Canada’s Yield Curve Inverts Most in 12 Years on Trump Tariffs

(Bloomberg) -- The yield curve on Canadian government bonds inverted the most since early 2007 as investors flocked to bonds on concern that Donald Trump's surprise threat to impose tariffs on Mexican imports could derail the revised North American Free Trade Agreement.

Canada’s 10-year yields plunged to trade 17 basis points less than 3-month notes, according to data compiled by Bloomberg. The 10-year yield fell five basis points to 1.51%, the lowest in two years. An inverted yield curve, in which short-term rates are higher than longer-term yields, is considered by some economists a signal that a recession is looming.

Canada’s Yield Curve Inverts Most in 12 Years on Trump Tariffs

Investors are buying long-term bonds after President Trump announced Thursday evening a plan to impose a 5% tariff on imports from Mexico to force the Latin American nation to bolster efforts to stop illegal immigration. The move came just hours after Vice President Mike Pence promised to approve the U.S.-Mexico-Canada Agreement this year, in a meeting in Ottawa with Prime Minister Justin Trudeau.

The “new threats of U.S. tariffs on Mexico - even as passage of the new USMCA seemed to be getting closer - is a reminder that no trade agreement or past indications of goodwill is really full protection against a re-emergence of tensions with the U.S. under the Trump administration, ” said Nathan Janzen, an analyst at Royal Bank of Canada, in a research note. “That uncertainty will remain a headwind for business investment spending in particular.”

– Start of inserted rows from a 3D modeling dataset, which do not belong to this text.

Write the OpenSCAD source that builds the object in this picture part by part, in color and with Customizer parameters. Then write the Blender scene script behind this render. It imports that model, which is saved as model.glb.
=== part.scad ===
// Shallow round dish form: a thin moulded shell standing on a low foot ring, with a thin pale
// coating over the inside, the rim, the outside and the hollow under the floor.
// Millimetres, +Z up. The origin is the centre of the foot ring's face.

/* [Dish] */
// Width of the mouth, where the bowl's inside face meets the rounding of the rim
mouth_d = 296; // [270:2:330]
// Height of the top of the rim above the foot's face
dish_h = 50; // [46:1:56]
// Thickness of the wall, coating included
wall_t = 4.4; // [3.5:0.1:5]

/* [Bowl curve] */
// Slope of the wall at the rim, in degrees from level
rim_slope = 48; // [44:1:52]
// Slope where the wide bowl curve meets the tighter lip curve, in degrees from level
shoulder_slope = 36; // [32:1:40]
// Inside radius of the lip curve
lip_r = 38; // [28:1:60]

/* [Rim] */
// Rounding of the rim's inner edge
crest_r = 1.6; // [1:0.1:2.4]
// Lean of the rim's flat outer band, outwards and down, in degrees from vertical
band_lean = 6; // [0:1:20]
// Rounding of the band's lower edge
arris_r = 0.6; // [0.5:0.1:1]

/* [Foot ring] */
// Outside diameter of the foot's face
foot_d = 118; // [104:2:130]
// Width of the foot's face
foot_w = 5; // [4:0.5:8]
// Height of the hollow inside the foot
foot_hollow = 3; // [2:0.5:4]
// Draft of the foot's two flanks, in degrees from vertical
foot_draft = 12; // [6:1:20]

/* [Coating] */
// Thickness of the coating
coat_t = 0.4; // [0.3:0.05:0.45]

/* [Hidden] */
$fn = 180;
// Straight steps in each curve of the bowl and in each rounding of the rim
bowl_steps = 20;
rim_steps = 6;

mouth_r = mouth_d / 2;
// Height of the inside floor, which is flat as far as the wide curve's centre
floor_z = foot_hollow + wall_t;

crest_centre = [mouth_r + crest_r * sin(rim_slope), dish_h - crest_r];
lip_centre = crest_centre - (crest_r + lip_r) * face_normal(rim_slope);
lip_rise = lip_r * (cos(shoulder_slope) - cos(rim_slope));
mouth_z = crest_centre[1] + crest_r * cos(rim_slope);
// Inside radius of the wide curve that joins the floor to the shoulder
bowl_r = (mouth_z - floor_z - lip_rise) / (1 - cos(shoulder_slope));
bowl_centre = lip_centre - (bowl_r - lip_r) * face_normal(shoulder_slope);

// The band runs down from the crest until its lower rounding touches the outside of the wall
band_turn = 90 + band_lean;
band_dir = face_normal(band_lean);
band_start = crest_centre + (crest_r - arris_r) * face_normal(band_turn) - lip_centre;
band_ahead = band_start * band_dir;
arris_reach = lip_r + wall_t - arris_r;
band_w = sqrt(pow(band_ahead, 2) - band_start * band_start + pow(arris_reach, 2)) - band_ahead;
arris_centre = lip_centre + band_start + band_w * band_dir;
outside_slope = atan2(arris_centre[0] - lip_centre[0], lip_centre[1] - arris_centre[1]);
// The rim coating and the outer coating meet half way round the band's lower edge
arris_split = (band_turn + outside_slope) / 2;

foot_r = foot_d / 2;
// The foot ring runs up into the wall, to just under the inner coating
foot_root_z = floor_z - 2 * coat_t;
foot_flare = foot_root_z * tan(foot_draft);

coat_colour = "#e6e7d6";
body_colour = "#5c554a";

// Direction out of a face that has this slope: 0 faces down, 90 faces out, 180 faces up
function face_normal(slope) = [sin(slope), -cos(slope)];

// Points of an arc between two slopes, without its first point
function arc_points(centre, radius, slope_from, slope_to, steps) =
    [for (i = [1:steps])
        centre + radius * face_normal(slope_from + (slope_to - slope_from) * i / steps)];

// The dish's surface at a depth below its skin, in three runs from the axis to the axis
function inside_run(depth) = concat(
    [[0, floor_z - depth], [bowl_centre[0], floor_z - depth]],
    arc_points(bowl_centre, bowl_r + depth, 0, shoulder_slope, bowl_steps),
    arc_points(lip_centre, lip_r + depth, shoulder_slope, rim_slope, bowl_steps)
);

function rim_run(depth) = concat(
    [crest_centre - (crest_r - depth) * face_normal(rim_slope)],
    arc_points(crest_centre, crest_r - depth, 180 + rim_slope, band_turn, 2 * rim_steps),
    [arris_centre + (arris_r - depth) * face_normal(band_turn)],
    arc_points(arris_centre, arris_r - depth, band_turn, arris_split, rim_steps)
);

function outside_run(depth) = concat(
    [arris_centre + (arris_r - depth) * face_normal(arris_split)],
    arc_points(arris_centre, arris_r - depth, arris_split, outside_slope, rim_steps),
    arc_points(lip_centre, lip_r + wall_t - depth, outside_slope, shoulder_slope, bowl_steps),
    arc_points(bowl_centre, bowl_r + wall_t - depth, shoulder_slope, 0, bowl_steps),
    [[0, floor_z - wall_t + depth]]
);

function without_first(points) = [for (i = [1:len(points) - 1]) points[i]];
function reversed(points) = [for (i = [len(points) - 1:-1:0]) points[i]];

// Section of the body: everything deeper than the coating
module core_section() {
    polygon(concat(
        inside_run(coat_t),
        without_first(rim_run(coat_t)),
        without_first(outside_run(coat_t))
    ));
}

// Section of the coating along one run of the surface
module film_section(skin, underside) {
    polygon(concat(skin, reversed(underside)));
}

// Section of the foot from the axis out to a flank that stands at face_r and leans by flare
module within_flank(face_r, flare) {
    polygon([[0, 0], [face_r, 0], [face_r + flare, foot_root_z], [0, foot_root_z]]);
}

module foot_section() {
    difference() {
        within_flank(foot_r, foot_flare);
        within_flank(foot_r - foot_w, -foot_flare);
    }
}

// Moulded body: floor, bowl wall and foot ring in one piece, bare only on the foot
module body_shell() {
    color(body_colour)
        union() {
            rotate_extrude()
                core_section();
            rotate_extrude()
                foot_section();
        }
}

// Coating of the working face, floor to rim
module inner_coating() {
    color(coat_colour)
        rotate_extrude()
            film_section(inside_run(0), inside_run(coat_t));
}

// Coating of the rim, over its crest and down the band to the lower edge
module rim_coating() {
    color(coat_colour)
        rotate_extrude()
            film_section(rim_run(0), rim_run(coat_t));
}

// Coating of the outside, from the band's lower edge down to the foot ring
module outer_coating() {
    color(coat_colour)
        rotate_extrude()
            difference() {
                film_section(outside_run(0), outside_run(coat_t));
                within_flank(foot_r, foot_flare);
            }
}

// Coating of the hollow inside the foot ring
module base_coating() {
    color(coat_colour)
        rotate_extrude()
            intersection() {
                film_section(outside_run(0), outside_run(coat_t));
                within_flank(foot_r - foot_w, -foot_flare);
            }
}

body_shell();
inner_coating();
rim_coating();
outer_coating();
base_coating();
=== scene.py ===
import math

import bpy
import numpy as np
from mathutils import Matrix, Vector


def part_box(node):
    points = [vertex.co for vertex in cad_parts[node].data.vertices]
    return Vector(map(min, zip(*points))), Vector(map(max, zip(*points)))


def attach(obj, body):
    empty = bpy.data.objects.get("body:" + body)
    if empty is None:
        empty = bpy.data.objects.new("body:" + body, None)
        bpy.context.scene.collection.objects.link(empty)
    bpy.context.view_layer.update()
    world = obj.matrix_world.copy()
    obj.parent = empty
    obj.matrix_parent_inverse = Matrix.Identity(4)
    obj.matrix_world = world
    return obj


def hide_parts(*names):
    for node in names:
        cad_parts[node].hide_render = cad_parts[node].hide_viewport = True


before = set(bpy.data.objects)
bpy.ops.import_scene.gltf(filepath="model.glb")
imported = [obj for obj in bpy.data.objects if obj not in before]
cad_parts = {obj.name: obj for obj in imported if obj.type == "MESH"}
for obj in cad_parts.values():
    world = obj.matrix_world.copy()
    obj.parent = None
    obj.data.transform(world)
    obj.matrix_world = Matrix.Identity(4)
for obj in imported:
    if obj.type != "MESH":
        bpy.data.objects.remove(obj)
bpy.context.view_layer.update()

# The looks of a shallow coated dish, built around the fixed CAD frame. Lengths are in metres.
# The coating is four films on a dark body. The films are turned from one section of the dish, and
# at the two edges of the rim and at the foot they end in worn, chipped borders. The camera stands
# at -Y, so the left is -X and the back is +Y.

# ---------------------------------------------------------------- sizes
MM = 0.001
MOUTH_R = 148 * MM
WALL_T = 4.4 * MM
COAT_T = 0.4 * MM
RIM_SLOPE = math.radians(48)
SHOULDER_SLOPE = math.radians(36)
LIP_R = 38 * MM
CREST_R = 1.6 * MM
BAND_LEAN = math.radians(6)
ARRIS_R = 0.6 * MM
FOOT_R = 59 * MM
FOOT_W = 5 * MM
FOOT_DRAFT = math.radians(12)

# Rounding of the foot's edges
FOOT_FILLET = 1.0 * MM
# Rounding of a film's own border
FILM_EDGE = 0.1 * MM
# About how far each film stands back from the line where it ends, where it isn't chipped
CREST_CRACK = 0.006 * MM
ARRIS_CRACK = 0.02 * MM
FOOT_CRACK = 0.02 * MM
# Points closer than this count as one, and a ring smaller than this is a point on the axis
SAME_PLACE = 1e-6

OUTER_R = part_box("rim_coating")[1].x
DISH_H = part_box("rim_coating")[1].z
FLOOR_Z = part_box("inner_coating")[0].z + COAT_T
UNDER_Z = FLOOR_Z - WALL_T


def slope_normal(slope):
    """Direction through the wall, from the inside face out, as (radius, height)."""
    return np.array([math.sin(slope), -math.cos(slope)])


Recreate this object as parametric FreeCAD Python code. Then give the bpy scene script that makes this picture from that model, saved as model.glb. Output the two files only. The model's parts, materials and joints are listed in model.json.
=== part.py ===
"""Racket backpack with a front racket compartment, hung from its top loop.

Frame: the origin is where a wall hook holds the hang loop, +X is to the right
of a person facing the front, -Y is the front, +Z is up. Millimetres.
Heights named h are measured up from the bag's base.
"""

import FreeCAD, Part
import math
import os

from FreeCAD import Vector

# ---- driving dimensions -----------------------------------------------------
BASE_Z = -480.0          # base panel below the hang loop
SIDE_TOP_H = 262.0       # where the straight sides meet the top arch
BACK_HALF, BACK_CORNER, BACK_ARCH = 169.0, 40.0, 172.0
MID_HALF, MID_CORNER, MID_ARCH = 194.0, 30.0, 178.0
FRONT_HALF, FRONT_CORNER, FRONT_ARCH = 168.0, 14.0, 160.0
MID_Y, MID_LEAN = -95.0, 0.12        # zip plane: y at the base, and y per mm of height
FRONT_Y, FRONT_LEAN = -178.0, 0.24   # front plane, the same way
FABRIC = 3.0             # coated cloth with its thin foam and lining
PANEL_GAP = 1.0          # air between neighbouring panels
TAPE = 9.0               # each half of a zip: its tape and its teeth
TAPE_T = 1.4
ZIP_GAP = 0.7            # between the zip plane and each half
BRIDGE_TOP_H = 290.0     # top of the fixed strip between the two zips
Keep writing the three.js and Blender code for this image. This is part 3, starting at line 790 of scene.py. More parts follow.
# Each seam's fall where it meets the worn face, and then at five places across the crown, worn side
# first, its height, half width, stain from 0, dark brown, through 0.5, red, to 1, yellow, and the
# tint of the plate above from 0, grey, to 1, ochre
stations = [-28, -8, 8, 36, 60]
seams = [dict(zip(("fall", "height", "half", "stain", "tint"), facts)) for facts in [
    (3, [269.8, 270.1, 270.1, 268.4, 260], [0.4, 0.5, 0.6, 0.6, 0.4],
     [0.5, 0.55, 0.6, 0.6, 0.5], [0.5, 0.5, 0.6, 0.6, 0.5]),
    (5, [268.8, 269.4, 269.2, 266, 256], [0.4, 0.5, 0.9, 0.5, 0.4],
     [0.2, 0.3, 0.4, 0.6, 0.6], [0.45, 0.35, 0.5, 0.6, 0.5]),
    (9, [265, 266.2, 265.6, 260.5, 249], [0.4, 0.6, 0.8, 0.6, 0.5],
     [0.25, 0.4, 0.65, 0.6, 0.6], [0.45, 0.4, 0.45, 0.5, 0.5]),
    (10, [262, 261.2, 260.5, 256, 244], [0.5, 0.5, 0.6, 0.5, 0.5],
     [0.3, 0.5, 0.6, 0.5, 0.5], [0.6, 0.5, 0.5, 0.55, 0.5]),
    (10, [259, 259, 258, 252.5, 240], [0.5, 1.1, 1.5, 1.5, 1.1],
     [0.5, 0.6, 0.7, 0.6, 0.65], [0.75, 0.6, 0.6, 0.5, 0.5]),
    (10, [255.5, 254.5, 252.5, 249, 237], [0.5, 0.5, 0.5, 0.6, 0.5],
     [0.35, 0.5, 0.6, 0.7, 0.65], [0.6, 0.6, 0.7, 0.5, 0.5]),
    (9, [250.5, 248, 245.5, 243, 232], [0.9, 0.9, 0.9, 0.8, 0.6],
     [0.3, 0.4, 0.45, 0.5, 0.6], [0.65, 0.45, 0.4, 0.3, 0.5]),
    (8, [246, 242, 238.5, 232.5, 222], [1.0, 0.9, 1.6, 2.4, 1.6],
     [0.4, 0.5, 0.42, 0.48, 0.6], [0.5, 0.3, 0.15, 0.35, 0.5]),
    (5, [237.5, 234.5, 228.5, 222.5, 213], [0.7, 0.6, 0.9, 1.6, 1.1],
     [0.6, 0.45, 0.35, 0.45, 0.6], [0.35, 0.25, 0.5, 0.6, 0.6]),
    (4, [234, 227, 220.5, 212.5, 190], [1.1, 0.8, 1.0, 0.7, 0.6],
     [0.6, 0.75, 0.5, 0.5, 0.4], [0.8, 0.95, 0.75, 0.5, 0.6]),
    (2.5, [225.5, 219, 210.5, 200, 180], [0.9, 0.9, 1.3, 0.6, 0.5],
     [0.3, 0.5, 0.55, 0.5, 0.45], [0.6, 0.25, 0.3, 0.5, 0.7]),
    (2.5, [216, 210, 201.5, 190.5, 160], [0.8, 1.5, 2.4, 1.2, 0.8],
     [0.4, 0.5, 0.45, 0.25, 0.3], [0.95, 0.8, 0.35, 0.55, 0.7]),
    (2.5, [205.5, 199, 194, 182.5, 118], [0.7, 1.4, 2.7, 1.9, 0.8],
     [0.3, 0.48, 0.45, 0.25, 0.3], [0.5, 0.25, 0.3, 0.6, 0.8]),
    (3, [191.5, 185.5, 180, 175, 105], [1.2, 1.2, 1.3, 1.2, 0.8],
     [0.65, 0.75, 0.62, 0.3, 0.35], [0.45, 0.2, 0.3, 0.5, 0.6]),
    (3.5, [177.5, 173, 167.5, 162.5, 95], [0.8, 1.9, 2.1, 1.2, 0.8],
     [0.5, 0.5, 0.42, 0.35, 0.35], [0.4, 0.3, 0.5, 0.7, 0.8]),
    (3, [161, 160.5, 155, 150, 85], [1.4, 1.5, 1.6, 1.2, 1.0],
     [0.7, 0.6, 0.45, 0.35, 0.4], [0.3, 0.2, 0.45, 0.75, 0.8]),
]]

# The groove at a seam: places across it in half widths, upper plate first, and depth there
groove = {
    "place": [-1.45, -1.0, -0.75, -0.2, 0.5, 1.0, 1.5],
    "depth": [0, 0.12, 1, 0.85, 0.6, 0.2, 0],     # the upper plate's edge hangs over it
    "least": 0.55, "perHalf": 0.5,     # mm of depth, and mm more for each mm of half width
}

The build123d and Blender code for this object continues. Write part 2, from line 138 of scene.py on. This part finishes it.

The increased trade tensions threaten a Canadian economy that is showing signs of emerging from its first-quarter slump. The economy grew by 0.5% in March, topping estimates, after an expansion of just 0.4% for the first three months of the year, Statistics Canada reported Friday.

“The current economic backdrop still looks okay, and better than quarterly GDP growth headlines in the last couple of quarters would imply,'' said Janzen. “There is still plenty of uncertainty about the outlook to keep the BoC on the sidelines in terms of any future interest rate hikes for now.”